Challenge:
Print each line exactly as it is given.

==== Source data

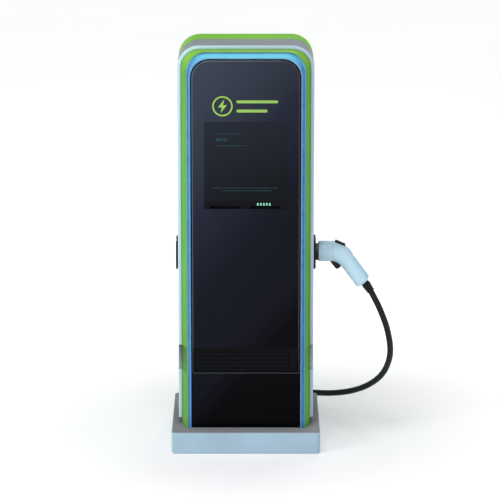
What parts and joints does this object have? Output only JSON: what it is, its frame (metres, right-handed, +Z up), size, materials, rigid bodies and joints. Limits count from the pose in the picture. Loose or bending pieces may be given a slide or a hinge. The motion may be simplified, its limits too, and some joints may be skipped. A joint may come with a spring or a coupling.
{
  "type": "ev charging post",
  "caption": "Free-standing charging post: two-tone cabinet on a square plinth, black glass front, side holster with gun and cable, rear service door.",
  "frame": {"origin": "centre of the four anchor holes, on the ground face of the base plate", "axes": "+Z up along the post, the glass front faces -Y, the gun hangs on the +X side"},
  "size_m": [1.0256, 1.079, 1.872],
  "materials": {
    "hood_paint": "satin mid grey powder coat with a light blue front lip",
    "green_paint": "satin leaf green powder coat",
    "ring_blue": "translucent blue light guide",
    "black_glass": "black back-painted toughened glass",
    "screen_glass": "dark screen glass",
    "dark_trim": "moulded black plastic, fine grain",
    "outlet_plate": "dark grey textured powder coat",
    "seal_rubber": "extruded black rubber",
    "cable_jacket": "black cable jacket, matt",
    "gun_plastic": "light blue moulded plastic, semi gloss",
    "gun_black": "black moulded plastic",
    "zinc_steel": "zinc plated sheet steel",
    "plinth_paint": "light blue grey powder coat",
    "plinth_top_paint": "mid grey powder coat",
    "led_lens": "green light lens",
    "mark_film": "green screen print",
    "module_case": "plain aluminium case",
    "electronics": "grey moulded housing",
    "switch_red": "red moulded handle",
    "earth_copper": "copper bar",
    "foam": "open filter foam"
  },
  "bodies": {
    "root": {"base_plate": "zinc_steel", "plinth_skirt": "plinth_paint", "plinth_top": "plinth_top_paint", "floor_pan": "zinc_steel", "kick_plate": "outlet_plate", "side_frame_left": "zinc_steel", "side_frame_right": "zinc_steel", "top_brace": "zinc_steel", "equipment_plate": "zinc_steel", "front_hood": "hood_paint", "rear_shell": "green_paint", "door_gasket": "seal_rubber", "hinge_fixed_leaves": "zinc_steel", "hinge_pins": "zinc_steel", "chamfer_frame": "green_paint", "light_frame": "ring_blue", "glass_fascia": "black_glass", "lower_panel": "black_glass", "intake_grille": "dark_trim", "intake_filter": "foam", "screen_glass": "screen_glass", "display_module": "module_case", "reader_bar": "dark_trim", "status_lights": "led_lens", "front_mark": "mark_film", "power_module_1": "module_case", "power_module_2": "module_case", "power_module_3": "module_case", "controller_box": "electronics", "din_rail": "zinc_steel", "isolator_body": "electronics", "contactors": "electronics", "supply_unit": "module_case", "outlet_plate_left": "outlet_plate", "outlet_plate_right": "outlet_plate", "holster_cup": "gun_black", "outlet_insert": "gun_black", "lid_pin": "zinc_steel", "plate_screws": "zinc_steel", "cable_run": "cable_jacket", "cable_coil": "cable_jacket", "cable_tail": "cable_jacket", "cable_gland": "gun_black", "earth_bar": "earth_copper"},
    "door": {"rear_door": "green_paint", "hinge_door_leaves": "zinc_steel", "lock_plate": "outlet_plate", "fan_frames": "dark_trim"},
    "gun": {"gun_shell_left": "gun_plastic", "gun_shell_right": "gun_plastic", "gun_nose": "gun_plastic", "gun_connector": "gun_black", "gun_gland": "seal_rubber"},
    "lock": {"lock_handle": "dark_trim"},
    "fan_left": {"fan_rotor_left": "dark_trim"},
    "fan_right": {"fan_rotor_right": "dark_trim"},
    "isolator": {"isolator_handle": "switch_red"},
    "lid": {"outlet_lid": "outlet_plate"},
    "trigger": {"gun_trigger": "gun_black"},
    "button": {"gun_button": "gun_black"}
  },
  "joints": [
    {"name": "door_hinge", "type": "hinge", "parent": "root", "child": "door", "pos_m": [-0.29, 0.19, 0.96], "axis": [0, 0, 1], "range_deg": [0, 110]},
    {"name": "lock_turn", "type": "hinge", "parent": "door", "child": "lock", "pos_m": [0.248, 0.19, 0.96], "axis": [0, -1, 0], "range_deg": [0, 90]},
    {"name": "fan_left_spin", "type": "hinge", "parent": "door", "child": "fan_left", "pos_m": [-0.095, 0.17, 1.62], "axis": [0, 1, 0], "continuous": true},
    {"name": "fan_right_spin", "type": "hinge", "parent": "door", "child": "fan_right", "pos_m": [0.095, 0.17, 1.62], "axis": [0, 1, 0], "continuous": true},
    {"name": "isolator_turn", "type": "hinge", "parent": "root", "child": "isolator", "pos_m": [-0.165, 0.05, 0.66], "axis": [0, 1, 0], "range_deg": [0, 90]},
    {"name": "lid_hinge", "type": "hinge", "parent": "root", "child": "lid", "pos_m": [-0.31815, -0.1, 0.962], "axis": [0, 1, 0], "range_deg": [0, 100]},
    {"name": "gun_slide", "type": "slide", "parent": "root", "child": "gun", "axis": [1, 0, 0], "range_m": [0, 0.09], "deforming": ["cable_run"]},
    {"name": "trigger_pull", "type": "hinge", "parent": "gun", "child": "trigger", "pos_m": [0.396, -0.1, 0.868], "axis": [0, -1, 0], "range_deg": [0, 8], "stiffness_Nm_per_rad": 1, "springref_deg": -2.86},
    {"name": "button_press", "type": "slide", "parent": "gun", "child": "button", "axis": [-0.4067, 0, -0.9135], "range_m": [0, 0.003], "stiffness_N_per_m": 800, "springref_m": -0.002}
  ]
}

========

Answer to the task:
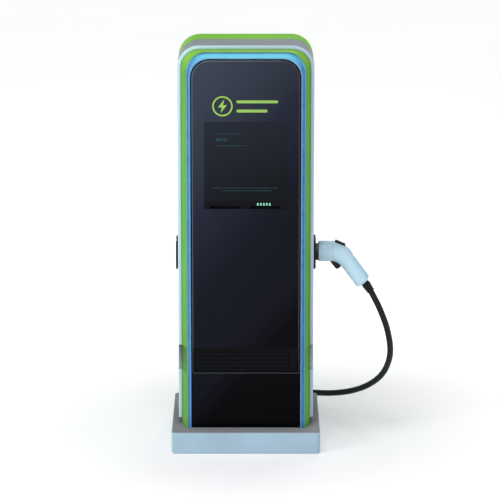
What parts and joints does this object have? Output only JSON: what it is, its frame (metres, right-handed, +Z up), size, materials, rigid bodies and joints. Limits count from the pose in the picture. Loose or bending pieces may be given a slide or a hinge. The motion may be simplified, its limits too, and some joints may be skipped. A joint may come with a spring or a coupling.
{
  "type": "ev charging post",
  "caption": "Free-standing charging post: two-tone cabinet on a square plinth, black glass front, side holster with gun and cable, rear service door.",
  "frame": {"origin": "centre of the four anchor holes, on the ground face of the base plate", "axes": "+Z up along the post, the glass front faces -Y, the gun hangs on the +X side"},
  "size_m": [1.0256, 1.079, 1.872],
  "materials": {
    "hood_paint": "satin mid grey powder coat with a light blue front lip",
    "green_paint": "satin leaf green powder coat",
    "ring_blue": "translucent blue light guide",
    "black_glass": "black back-painted toughened glass",
    "screen_glass": "dark screen glass",
    "dark_trim": "moulded black plastic, fine grain",
    "outlet_plate": "dark grey textured powder coat",
    "seal_rubber": "extruded black rubber",
    "cable_jacket": "black cable jacket, matt",
    "gun_plastic": "light blue moulded plastic, semi gloss",
    "gun_black": "black moulded plastic",
    "zinc_steel": "zinc plated sheet steel",
    "plinth_paint": "light blue grey powder coat",
    "plinth_top_paint": "mid grey powder coat",
    "led_lens": "green light lens",
    "mark_film": "green screen print",
    "module_case": "plain aluminium case",
    "electronics": "grey moulded housing",
    "switch_red": "red moulded handle",
    "earth_copper": "copper bar",
    "foam": "open filter foam"
  },
  "bodies": {
    "root": {"base_plate": "zinc_steel", "plinth_skirt": "plinth_paint", "plinth_top": "plinth_top_paint", "floor_pan": "zinc_steel", "kick_plate": "outlet_plate", "side_frame_left": "zinc_steel", "side_frame_right": "zinc_steel", "top_brace": "zinc_steel", "equipment_plate": "zinc_steel", "front_hood": "hood_paint", "rear_shell": "green_paint", "door_gasket": "seal_rubber", "hinge_fixed_leaves": "zinc_steel", "hinge_pins": "zinc_steel", "chamfer_frame": "green_paint", "light_frame": "ring_blue", "glass_fascia": "black_glass", "lower_panel": "black_glass", "intake_grille": "dark_trim", "intake_filter": "foam", "screen_glass": "screen_glass", "display_module": "module_case", "reader_bar": "dark_trim", "status_lights": "led_lens", "front_mark": "mark_film", "power_module_1": "module_case", "power_module_2": "module_case", "power_module_3": "module_case", "controller_box": "electronics", "din_rail": "zinc_steel", "isolator_body": "electronics", "contactors": "electronics", "supply_unit": "module_case", "outlet_plate_left": "outlet_plate", "outlet_plate_right": "outlet_plate", "holster_cup": "gun_black", "outlet_insert": "gun_black", "lid_pin": "zinc_steel", "plate_screws": "zinc_steel", "cable_run": "cable_jacket", "cable_coil": "cable_jacket", "cable_tail": "cable_jacket", "cable_gland": "gun_black", "earth_bar": "earth_copper"},
    "door": {"rear_door": "green_paint", "hinge_door_leaves": "zinc_steel", "lock_plate": "outlet_plate", "fan_frames": "dark_trim"},
    "gun": {"gun_shell_left": "gun_plastic", "gun_shell_right": "gun_plastic", "gun_nose": "gun_plastic", "gun_connector": "gun_black", "gun_gland": "seal_rubber"},
    "lock": {"lock_handle": "dark_trim"},
    "fan_left": {"fan_rotor_left": "dark_trim"},
    "fan_right": {"fan_rotor_right": "dark_trim"},
    "isolator": {"isolator_handle": "switch_red"},
    "lid": {"outlet_lid": "outlet_plate"},
    "trigger": {"gun_trigger": "gun_black"},
    "button": {"gun_button": "gun_black"}
  },
  "joints": [
    {"name": "door_hinge", "type": "hinge", "parent": "root", "child": "door", "pos_m": [-0.29, 0.19, 0.96], "axis": [0, 0, 1], "range_deg": [0, 110]},
    {"name": "lock_turn", "type": "hinge", "parent": "door", "child": "lock", "pos_m": [0.248, 0.19, 0.96], "axis": [0, -1, 0], "range_deg": [0, 90]},
    {"name": "fan_left_spin", "type": "hinge", "parent": "door", "child": "fan_left", "pos_m": [-0.095, 0.17, 1.62], "axis": [0, 1, 0], "continuous": true},
    {"name": "fan_right_spin", "type": "hinge", "parent": "door", "child": "fan_right", "pos_m": [0.095, 0.17, 1.62], "axis": [0, 1, 0], "continuous": true},
    {"name": "isolator_turn", "type": "hinge", "parent": "root", "child": "isolator", "pos_m": [-0.165, 0.05, 0.66], "axis": [0, 1, 0], "range_deg": [0, 90]},
    {"name": "lid_hinge", "type": "hinge", "parent": "root", "child": "lid", "pos_m": [-0.31815, -0.1, 0.962], "axis": [0, 1, 0], "range_deg": [0, 100]},
    {"name": "gun_slide", "type": "slide", "parent": "root", "child": "gun", "axis": [1, 0, 0], "range_m": [0, 0.09], "deforming": ["cable_run"]},
    {"name": "trigger_pull", "type": "hinge", "parent": "gun", "child": "trigger", "pos_m": [0.396, -0.1, 0.868], "axis": [0, -1, 0], "range_deg": [0, 8], "stiffness_Nm_per_rad": 1, "springref_deg": -2.86},
    {"name": "button_press", "type": "slide", "parent": "gun", "child": "button", "axis": [-0.4067, 0, -0.9135], "range_m": [0, 0.003], "stiffness_N_per_m": 800, "springref_m": -0.002}
  ]
}